Je vous remercie monsieur de tout mon cœur.
Placé entre votre Germanicus et votre Mecene vous ne dédaignez pas même un vieux Allobroge qui ne se voit depuis plus de vingt ans qu'entre Zuingle et Calvin, et dont la mémoire n'est guères à Paris qu'entre Freron et l'abbé Sabotier. Cependant j'aime toujours les bons vers passionément, comme si j'étais Français, comme si je soupais quelquefois entre vous et m. de Chamfort.

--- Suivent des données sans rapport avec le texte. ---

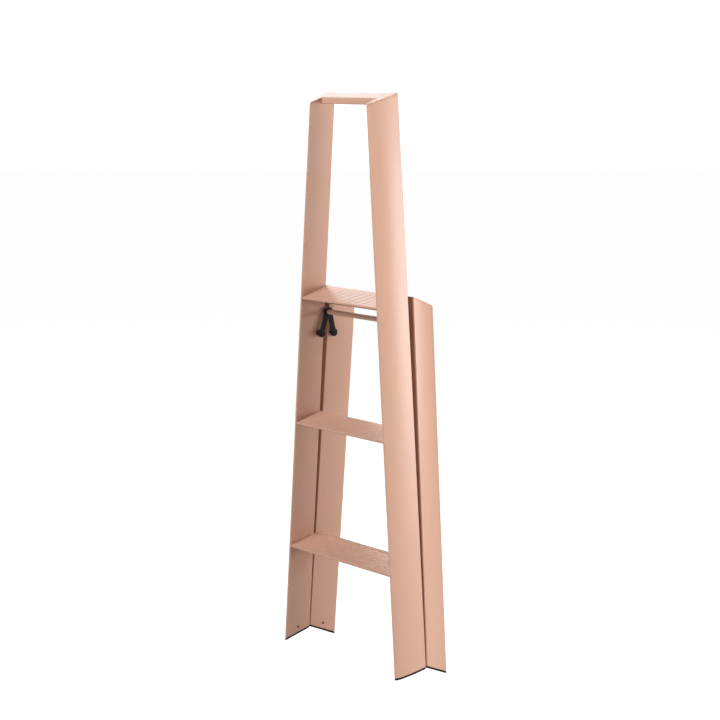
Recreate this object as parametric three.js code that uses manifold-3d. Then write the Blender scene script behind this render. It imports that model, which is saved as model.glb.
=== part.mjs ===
import * as THREE from 'three';
import { mergeVertices } from 'three/addons/utils/BufferGeometryUtils.js';
import Module from 'manifold-3d';

// Folding three-tread step ladder, folded and standing on its feet.
// Millimetres, +Z up, +X to the climber's right, +Y to the rear.
// Depths (y) run back from the front edge of the stiles, heights (z) up from the floor.
// The group is centred on its bounding box at the very end.

const degree = Math.PI / 180;

// Both frames narrow together from the floor to the top of the stiles
const clearWidthAtFloor = 515;
const clearWidthAtTop = 256;
const fitGap = 0.3; // between pieces that touch
const runningGap = 0.5; // between pieces that turn past each other
const overcut = 5; // how far a cutter runs past the surface it cuts

// Blades: the hollow aluminium sections of the stiles and the legs
const wall = 2;
const noseRadius = 3; // thin edge
const cornerBevel = 1.2; // corners of the thick edge
const outerBulge = 0.555; // outer face, from flat (0) to a full ellipse (1)
const bladeSegments = 10;

// Front stiles
const stileHeight = 1385; // floor to the top front corner
const stileDepth = 69.8;
const stileThickness = 36.6;
const footAngle = 21 * degree; // slope of the feet, the treads and the top

// Rear legs
const legRise = 13.2; // top front corner above the fold hinge
const legDepth = 77.3;
const legThickness = 40.9;
const legGapAtFloor = 1.2;
const legGapAtTop = 13.3;

// End pieces of the blades
const footThickness = 4.5;
const footSpigot = 42;
const capThickness = 4;
const capSpigot = 14;

// Treads
const treadHeights = { bottom: 252.7, middle: 574.7, top: 896.2 };
const treadOverhangs = { bottom: -0.8, middle: -1.8, top: 1.7 }; // past the rear of the stiles
const treadSetback = 1; // behind the front edge of the stiles
const treadPlate = 3;
const treadFrontLip = 6.5;
const treadRearLip = 5;
const treadLipWall = 3;
const ribCount = 10;
const ribHeight = 0.9;
const ribTop = 3.2; // width of the flat top of a rib

// Brackets under the tread ends
const bracketStart = 12; // behind the tread's front edge
const bracketLength = 24;
const bracketHeight = 10;
const bracketReach = 16;
const bracketThickness = 2.5;

// Top handle
const handleFront = 31;
const handleRearSetback = 1.5;
const handleHeight = 17;
const handleRadius = 5;
const handleWall = 2;
const handlePlug = 26;

// Fold hinge
const hingeDrop = 14.3; // below the rear edge of the top tread
const hingeInset = 0.77; // in front of the rear edge of the stile
const hingeEyeRadius = 7;
const hingePinRadius = 4;
const hingeHeadRadius = 6.5;
const hingeHeadThickness = 2.5;
const hingePlate = 3;
const hingeBoss = 5.5; // inner end of the front bracket's boss, from the stile
const hingeBracketClearance = 5.2; // behind the bracket of the tread
const hingeBracketDrop = 22; // below the pin
const hingeBracketFoot = 10; // width of its bottom edge
const hingeRivetEdge = 5; // behind the front edge of the bracket
const hingeRivetDrops = [8, 17]; // below the pin
const legPlate = 3.5;
const legPadSetback = 3; // behind the front edge of the leg
const legPadLength = 30;
const legPadHeight = 16;
const legPadDrop = 17; // below the pin
const legPadSlant = 3;

// Stays
const stayPivotDrop = 106; // below the fold hinge
const stilePivotInset = 15; // in front of the rear edge of the stile
const legPivotInset = 12.6; // behind the front edge of the leg
const stayLength = 57;
const stayClearance = 1; // from the stay to the leg at the apex
const rearLinkThickness = 4.5;
const frontLinkThickness = 5;
const linkEyeRadius = 10.5;
const linkArmWidth = 13.5;
const linkSplay = { front: -4, rear: 7 }; // of the arms' upper ends, from the apex
const linkArmRecess = 0.5;
const rearApexRadius = 8.5;
const pivotShankRadius = 4;
const pivotHeadRadius = 5.5;
const pivotHeadThickness = 2;
const pivotFlangeRadius = 8;
const pivotStudRadius = 2.5;
const socketRadius = 2.6;
const socketDepth = 1.3;

// Release rod and the hubs that hold it
const rodRadius = 6.4;
const rodWall = 1.5;
const hubWall = 6.1;
const hubLength = 7;
const rodInHub = 4.5;

// Braces between the legs
const braceDepth = 14;
const braceHeight = 28;
const braceWall = 2;
const braceRadius = 3;
const lowerBraceRise = 0.6; // above the rear edge of the bottom tread
const upperBraceRise = 11; // above the pads of the hinge plates
const braceBlock = 20;
const braceSetback = 3; // behind the front edge of the legs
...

Vous m'avez deux fois traitté selon mon goust; la première quand mon ami Tiriot m'envoya

Avez vous par hazard connu feu monsieur Daube
Qu'une ardeur de dispute éveillait avant l'aube?

la seconde quand vous m'avez gratifié vous même de votre épître sur le grand art de savoir se passer de fortune.

Vous avez rendu respectables
Les bons vers et la pauvreté;
L'ignorance et la vanité
Osaient les croire méprisables.

Vous direz à présent comme Horace,

Pauperies immunda procul, procul absit. Ego utrum
Nave ferar magna an parva ferar unus et idem.

Votre épître est comme elle doit être, et la satire sur la dispute était comme elle devait être. L'une était à la Boileau, et l'autre à la Chaulieu.

Il me semble qu'il se forme enfin un siècle: et pour peu que MONSIEUR s'en mêle le bon goust subsistera en France. Je m'y intéresse comme si j'étais encor de ce monde. Je ressemble aux vieilles catins qui ont toujours du goust pour leur premier métier.

Je ne savais pas que l'abbé Chappe eut été un philosophe si plaisant. J'ay son grand et gros livre, et j'ay pris son parti hardiment contre madame la princesse Sharkof ou Sarefok car je ne prononce pas les noms russes si bien que vous. Cette dame est pour le moins aussi plaisante que l'abbé Shappe.

Le vieux malade de Ferney est pénétré pour vous de l'estime la plus vraie, mais puisque vous dites que vous êtes avec respect mon très humble serviteur, pardi, je suis le vôtre avec plus de respect encore.